Exercise planners said MAX-16 trains mortuary affairs collective tasks to include search and recovery missions, and operating both Mortuary Affairs Collection Points, or MACPs, and a Theater Mortuary Evacuation Point, also known as a TMEP.
Collecting simulated human remains, accounting for personal effects, processing paperwork, keeping a chain of custody through the MACP to the TMEP, and preparing the flag-draped transfer case for return to the U.S. are just a few of the many steps to return America’s fallen heroes with dignity, reverence and respect.
Maj. Raymond Harper, an operations officer with the 210th Regional Support Group based in Aguadilla, Puerto Rico, said MAX has grown since its inception last year.
“It’s going better (than last year) but there are more complexities this year,” Harper said, adding this year’s rotation was key for the 246th as they are preparing to deploy overseas within the next few months.
The timing of MAX-16 couldn’t have been better for the 246th, said Capt. Armando Pantajo, the unit commander. He said an exercise like MAX-16 is important for individual and unit readiness especially since his unit is deploying.
He said the observer controllers and trainers came from Fort Lee’s 54th and 111th QM companies. They carefully scrutinized individual and unit tasks and pointed out ways they can improve their processes.
“They have the most experience in deploying. They have all the knowledge we need to ensure our Soldiers are well prepared before we get to theater,” Pantajo said.
Frank Rivero, who served as the sergeant major for the Joint Mortuary Affairs Center at Fort Lee and is the operations officer at the center, said it takes a special kind of person to work in mortuary affairs. Rivero should know – he’s worked in the field for 32 years.
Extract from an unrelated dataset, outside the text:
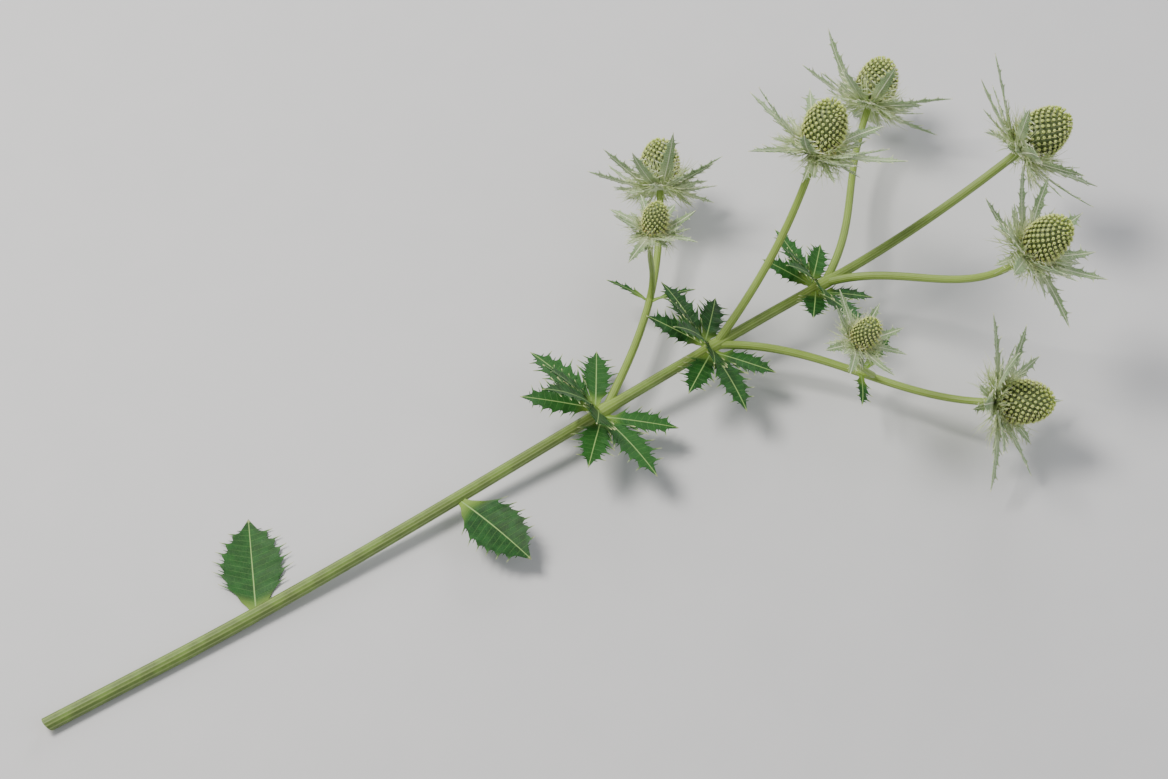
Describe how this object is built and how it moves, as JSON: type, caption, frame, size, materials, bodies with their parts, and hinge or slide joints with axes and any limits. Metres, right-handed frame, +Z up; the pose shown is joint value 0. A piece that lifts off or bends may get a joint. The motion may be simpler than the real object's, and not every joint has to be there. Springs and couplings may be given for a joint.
{
  "type": "sea holly stem",
  "caption": "Cut sea holly stem lying on its side: branching stem, cones of tiny florets in spiny bract collars, and toothed lobed leaves.",
  "frame": {"origin": "on the surface that the stem lies on, under the middle of the whole plant's bounding box", "axes": "+X along the stem from its cut end to its flower heads, +Z up from the surface, +Y to the left of someone looking from the cut end to the heads"},
  "size_m": [0.6313, 0.2917, 0.141],
  "materials": {
    "stem": "satin",
    "florets": "matte",
    "bracts": "matte",
    "leaves": "satin"
  },
  "bodies": {
    "root": {"stem": "stem", "cone_1": "florets", "cone_2": "florets", "cone_3": "florets", "cone_4": "florets", "cone_5": "florets", "cone_6": "florets", "cone_7": "florets", "cone_8": "florets", "bracts_1": "bracts", "bracts_2": "bracts", "bracts_3": "bracts", "bracts_4": "bracts", "bracts_5": "bracts", "bracts_6": "bracts", "bracts_7": "bracts", "bracts_8": "bracts", "stem_leaf_1": "leaves", "stem_leaf_2": "leaves", "whorl_b_leaf_1": "leaves", "whorl_b_leaf_2": "leaves", "whorl_b_leaf_3": "leaves", "whorl_c_leaf_1": "leaves", "whorl_c_leaf_2": "leaves", "whorl_c_leaf_3": "leaves", "whorl_d_leaf_1": "leaves", "whorl_d_leaf_2": "leaves", "whorl_d_leaf_3": "leaves", "fork_2_leaf_1": "leaves", "fork_2_leaf_2": "leaves", "fork_3_leaf_1": "leaves", "fork_3_leaf_2": "leaves"}
  },
  "joints": []
}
“If this doesn’t touch you to the heart – making sure families are taken care of by taking care of their loved ones, their fallen hero – that’s what it’s about,” Rivero said. “The volunteer force we have now in the reserve component, they don’t volunteer just for the benefits. They come on board because they want to be a part of and contribute to mortuary affairs. I applaud them for volunteering for this type of work.”
Harper, who is an U.S. Army Reserve logistician, said he has been impressed working with the mortuary affairs Soldiers the last two years.
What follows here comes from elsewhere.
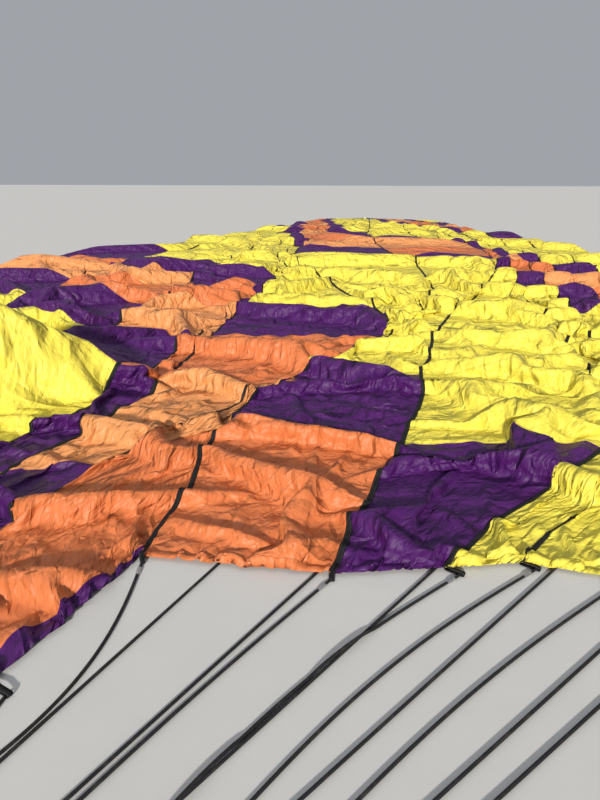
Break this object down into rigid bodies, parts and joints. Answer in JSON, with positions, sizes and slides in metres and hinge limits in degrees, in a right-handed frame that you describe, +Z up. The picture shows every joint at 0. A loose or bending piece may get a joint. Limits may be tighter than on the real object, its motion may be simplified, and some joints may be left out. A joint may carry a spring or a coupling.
{
  "type": "hot air balloon laid out for inflation",
  "caption": "Hot air balloon laid out flat for inflation: cloth envelope, suspension wires, gimballed twin burner in its load frame, and a wicker basket on its side.",
  "frame": {"origin": "on the ground under the middle of the whole laid-out balloon", "axes": "+Y from the basket to the crown of the envelope, +Z up, +X to the right seen from the basket"},
  "size_m": [10.8409, 27.6123, 1.088],
  "materials": {
    "yellow": "coated ripstop nylon, slight sheen",
    "purple": "coated ripstop nylon, slight sheen",
    "orange": "coated ripstop nylon, slight sheen",
    "cord": "black sheathed cord",
    "steel": "brushed stainless",
    "aluminium": "satin",
    "burner_paint": "black satin",
    "pole_cover": "black padded sleeve",
    "wicker": "woven cane",
    "hide": "brown hide",
    "plywood": "varnished plywood"
  },
  "bodies": {
    "balloon": {"top_gore_01": "yellow", "top_gore_02": "yellow", "top_gore_03": "yellow", "top_gore_04": "yellow", "top_gore_05": "purple", "top_gore_06": "orange", "top_gore_07": "orange", "top_gore_08": "purple", "top_gore_09": "yellow", "top_gore_10": "yellow", "top_gore_11": "yellow", "top_gore_12": "yellow", "bottom_gore_01": "yellow", "bottom_gore_02": "purple", "bottom_gore_03": "orange", "bottom_gore_04": "orange", "bottom_gore_05": "purple", "bottom_gore_06": "yellow", "bottom_gore_07": "yellow", "bottom_gore_08": "yellow", "bottom_gore_09": "yellow", "bottom_gore_10": "yellow", "bottom_gore_11": "purple", "bottom_gore_12": "orange", "crown_ring": "aluminium", "basket_floor": "plywood", "basket_wall_right": "wicker", "basket_wall_lower": "wicker", "basket_wall_left": "wicker", "basket_wall_upper": "wicker", "basket_rim": "hide", "basket_base_band": "hide", "basket_skid_left": "plywood", "basket_skid_middle": "plywood", "basket_skid_right": "plywood", "fuel_cylinder_lower_left": "aluminium", "fuel_cylinder_lower_right": "aluminium", "fuel_cylinder_upper_left": "aluminium", "fuel_cylinder_upper_right": "aluminium", "load_frame": "steel", "upright_upper_right": "pole_cover", "upright_upper_left": "pole_cover", "upright_lower_left": "pole_cover", "upright_lower_right": "pole_cover", "karabiner_upper_right": "steel", "karabiner_upper_left": "steel", "karabiner_lower_left": "steel", "karabiner_lower_right": "steel", "wires_upper_right": "cord", "wires_upper_left": "cord", "wires_lower_left": "cord", "wires_lower_right": "cord"},
    "gimbal": {"gimbal_ring": "steel"},
    "burner": {"burner_block": "burner_paint", "burner_can_left": "steel", "burner_can_right": "steel", "burner_coil_left": "steel", "burner_coil_right": "steel"}
  },
  "joints": [
    {"name": "gimbal_tilt", "type": "hinge", "parent": "balloon", "child": "gimbal", "pos_m": [-0.574, -11.816, 0.544], "axis": [1, 0, 0], "range_deg": [-25, 25]},
    {"name": "burner_tilt", "type": "hinge", "parent": "gimbal", "child": "burner", "pos_m": [-0.574, -11.816, 0.544], "axis": [0, 0, 1], "range_deg": [-25, 25]}
  ]
}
“It’s a very honorable job they do for the families,” Harper said. “But it is a mentally taxing job. So, the Soldiers who do this have a very special love in their hearts to do this.
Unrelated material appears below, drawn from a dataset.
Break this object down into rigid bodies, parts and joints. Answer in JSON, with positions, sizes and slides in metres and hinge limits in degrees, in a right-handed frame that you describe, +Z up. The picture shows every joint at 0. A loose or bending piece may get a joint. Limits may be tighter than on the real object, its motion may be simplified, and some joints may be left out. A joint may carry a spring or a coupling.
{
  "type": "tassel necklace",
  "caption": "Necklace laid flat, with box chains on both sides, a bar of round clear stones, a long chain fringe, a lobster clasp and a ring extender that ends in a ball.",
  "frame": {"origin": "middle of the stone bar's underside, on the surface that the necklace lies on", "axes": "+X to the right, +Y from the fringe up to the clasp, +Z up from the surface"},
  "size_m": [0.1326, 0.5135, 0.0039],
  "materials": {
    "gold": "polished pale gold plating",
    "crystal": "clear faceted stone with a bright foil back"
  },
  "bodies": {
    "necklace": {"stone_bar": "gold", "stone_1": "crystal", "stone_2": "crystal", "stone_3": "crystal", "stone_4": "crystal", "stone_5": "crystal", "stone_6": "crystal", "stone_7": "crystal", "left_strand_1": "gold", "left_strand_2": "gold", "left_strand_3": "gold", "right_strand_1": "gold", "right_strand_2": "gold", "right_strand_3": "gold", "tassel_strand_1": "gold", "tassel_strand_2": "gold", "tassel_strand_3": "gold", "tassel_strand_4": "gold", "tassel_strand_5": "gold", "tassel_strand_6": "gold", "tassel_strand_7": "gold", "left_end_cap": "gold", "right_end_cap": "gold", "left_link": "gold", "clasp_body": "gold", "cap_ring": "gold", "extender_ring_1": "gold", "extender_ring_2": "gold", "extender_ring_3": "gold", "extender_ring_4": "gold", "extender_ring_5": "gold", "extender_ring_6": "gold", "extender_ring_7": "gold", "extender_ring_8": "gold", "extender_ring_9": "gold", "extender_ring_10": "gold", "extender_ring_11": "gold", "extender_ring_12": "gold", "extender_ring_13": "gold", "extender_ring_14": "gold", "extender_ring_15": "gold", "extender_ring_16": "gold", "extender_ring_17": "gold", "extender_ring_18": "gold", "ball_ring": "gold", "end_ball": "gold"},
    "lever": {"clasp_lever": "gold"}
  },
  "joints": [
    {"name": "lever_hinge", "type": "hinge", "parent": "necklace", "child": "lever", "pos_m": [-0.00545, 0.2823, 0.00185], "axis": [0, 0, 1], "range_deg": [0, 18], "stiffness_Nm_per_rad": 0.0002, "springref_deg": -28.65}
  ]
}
“It’s a challenge – it’s not something that every Soldier can do. It must be done, but it must be done with reverence and respect and it’s a ‘no fail’ mission. You have to return that individual back to his or her family and they expect that – they are owed that,” Harper said.
Many Soldiers in this field also work in similar fields in civilian communities. Funeral homes, forensics and coroner’s offices are some of the similar civilian occupations. And many of them will tell you it’s different when they have to handle the remains of a fallen Soldier.
U.S. Army Reserve Spc. Laila Shaibi, a mortuary affairs specialist with the 387th, knows all too well the importance of the job.
When she is not wearing the uniform, she works as an autopsy assistant in the county coroner’s office in Bakersfield, Calif.
While studying for a criminal justice degree, Shaibi decided to enlist in the U.S. Army Reserve as a mortuary affairs specialist in 2011. That experience helped her qualify for the job in the coroner’s office, she said.
She added her day-to-day duties directly relate to her military duties.
“I think working in the coroner’s office has given me a lot of experience I can give to our Soldiers when processing remains,” Shaibi said. “But working as a mortuary affairs specialist is a lot different than working as an autopsy assistant. In mortuary affairs, not only are you doing search and recovery missions, but you’re working at a collection point or a TMEP.”
She said her friends and others often ask her if she gets emotional when doing either job. For her job at the coroner’s office, she said she does what she needs to do to get it done and not let her emotions get the best of her.
But, as a mortuary affairs specialist, she said it’s hard to not let emotions come into play.
“I can’t help but get emotional when I’m working with Soldiers,” she said. “It’s a big difference.”
Rivero and others in this specialized field said it’s very different when they open a human remains pouch and see another Soldier lying there before them.
Sgt. 1st Class Adan Flores, the senior observer coach/trainer with the 111th QM Co., has been working in the field for 21 years.
“This is not the easiest job, and it’s a job not everyone can do,” Flores said. “I’ve told my Soldiers that, ‘I don’t work for that colonel or that sergeant major. I work for the family, getting their loved one home and closing that chapter of their lives.’”
Flores said all Soldiers in this difficult career field stand for dignity, reverence and respect.
“That is what we stand for. We do not veer off that. We do not step aside, and we stick to that at all times,” Flores said.